Freaky Weather Not Caused by Human Activity: Official
Abnormal weather fronts that have battered China of late mostly stem from national particular geographic climate conditions, according to Gu Wanlong, director assistant of the China Meteorological Administration Climate Center.
Some experts have sought to point the finger at global warming for the recent extreme weather conditions, claiming that the unbalanced distribution of rainstorms, sky-high temperatures, prolonged periods of drought and powerful typhoons are proof of the realities of climate change.
However, according to Gu, China's rainy seasons are dictated by the movements of monsoons and these can cause either massive flooding or crippling drought.
"The strength of the summer monsoon determines the location of main rainbelt," said Gu. "This year, the summer monsoon hit China later than in previous years, leading the rain to slowly drift northwards along the Yangtze River and Huaihe River. Therefore, most of the rainstorms were centered on the Huaihe River instead of the middle and lower reaches of Yangtze River."
Similarly, Sichuan's rainstorms and drought can also be blamed on sub-tropical weather front movements, leisurely shifting north from the southern oceans. "Therefore, once warm and moist air encounters cold air, precipitations will occur," explained Gu.
Glaciers Melting at Alarming Speed
The Tibetan and Xinjiang glaciers -- the major source of Asia's biggest rivers -- have melted by up to an alarming 17 percent at certain spots in the past four decades.

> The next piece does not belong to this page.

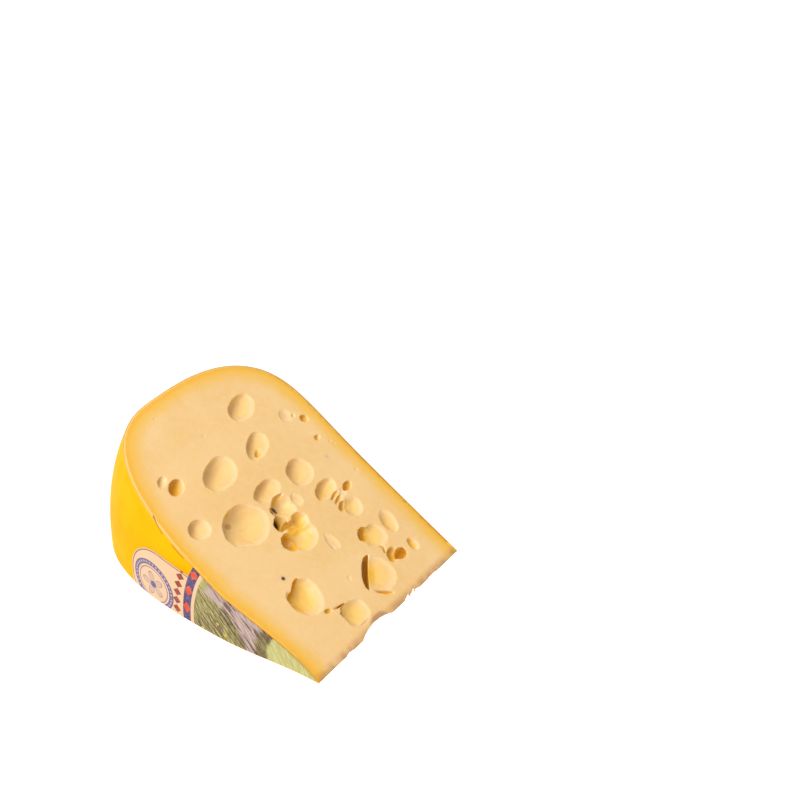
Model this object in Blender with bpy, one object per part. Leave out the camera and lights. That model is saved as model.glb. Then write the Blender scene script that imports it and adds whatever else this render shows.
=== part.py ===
"""Cheese wedge: one loose wedge of a farmhouse hole cheese, lying on a cut face.

The wheel that the wedge comes from is a turned form, so the wedge is worked out
from a profile of the wheel and one angle. Two coordinates are used throughout:
r is the distance from the wheel's axis, and t is the distance along that axis
from the wheel's printed side. The axis is the wedge's thin tip edge.

In the part's frame +X runs from the rim to the tip edge, the printed side faces
-Y, and +Z is up. The origin is at the bottom centre of the whole. Units: metres.
"""

import math
import random
from typing import NamedTuple

import bmesh
import bpy
from mathutils import Matrix, Vector

MM = 0.001

# The wheel: its printed side is dished, and its base side is hollow up to a foot
WHEEL_RADIUS = 175 * MM
WHEEL_HEIGHT = 132.5 * MM
WIDEST_LEVEL = 57 * MM
LABEL_SHOULDER = 110 * MM
BASE_SHOULDER = 55 * MM
SHOULDER_POWER = 2.7
LABEL_SIDE_DISH = 5 * MM
BASE_SIDE_DISH = 1.8 * MM
BASE_FOOT_POWER = 3

# The printed side sinks further near the axis on its way to the upper cut
LABEL_SIDE_SAG = 2.1 * MM
SAG_POWER = 0.6

# The wedge, and how finely its outline is stepped
WEDGE_ANGLE = math.radians(28.5)
SPIN_STEPS = 12
CENTRE_STEPS = 7
LABEL_SHOULDER_STEPS = 18
BASE_SHOULDER_STEPS = 16
MERGE_DISTANCE = 0.01 * MM

# The printed label, a sheet on the wheel's upper side
LABEL_GAP = 0.3 * MM
LABEL_THICKNESS = 0.4 * MM
LABEL_DISC_RADIUS = 88 * MM
LABEL_START = 2 * MM
LABEL_FLOOR_CLEARANCE = 0.8 * MM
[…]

In interviews with China Daily, Chinese scientists have revealed that the world's highest glaciers are melting at a much faster rate than previously believed.
The meltdown, caused by global warming, is seriously threatening the survival of major rivers, including the Yangtze, the Mekong, the Yellow River, the Indus and the Ganges, which originate from these glaciers.
The findings were made in an ongoing study of the Chinese Academy of Sciences (CAS), which began in early 2000s and covered more than 20,000 sq km, or about 40 percent of the glaciers in the country.
About 4.2 percent of the glaciers have disappeared since the previous survey was carried out between 1956 and 1980, said Liu Shiyin, a researcher at the CAS' renowned Cold and Arid Regions Environment and Engineering Research Institute in Lanzhou, capital of Gansu Province.
Algae Bloom Threatens Water for Millions
A blue-green algae bloom is threatening the water quality of a lake that provides drinking water for over 5 million people in the city of Wuxi, Jiangsu Province.
Local residents flocked to buy bottled water and bread after a blue-green algae bloom appeared on Tuesday in Taihu Lake, making the water smell unpleasant.
The price of an 18-liter bottle of water sold by street peddlers had risen from eight yuan to 50 yuan on Wednesday night.
Initial investigations show the water level of Taihu Lake is at its lowest in 50 years this summer due to continuous high temperatures and lack of rain, which caused an excess of nutrients in the water.
The city government is planning to artificially induce rain on Thursday or Friday to dilute lake water, and the provincial government has agreed to divert more water from the Yangtze River to the lake.
Local authorities are closely monitoring the supplies of the bottled water in 10 supermarkets and have allocated more bottled water from neighboring regions.
The affected population is mostly in the city districts, but the local government is still counting the exact number who have been affected by the blue-green algae bloom.
Local authorities are closely monitoring the water quality around the clock and Yang Weize, secretary of the Wuxi Municipal Committee of the Communist Party of China, vowed on Wednesday to guarantee safe drinking water "at all costs."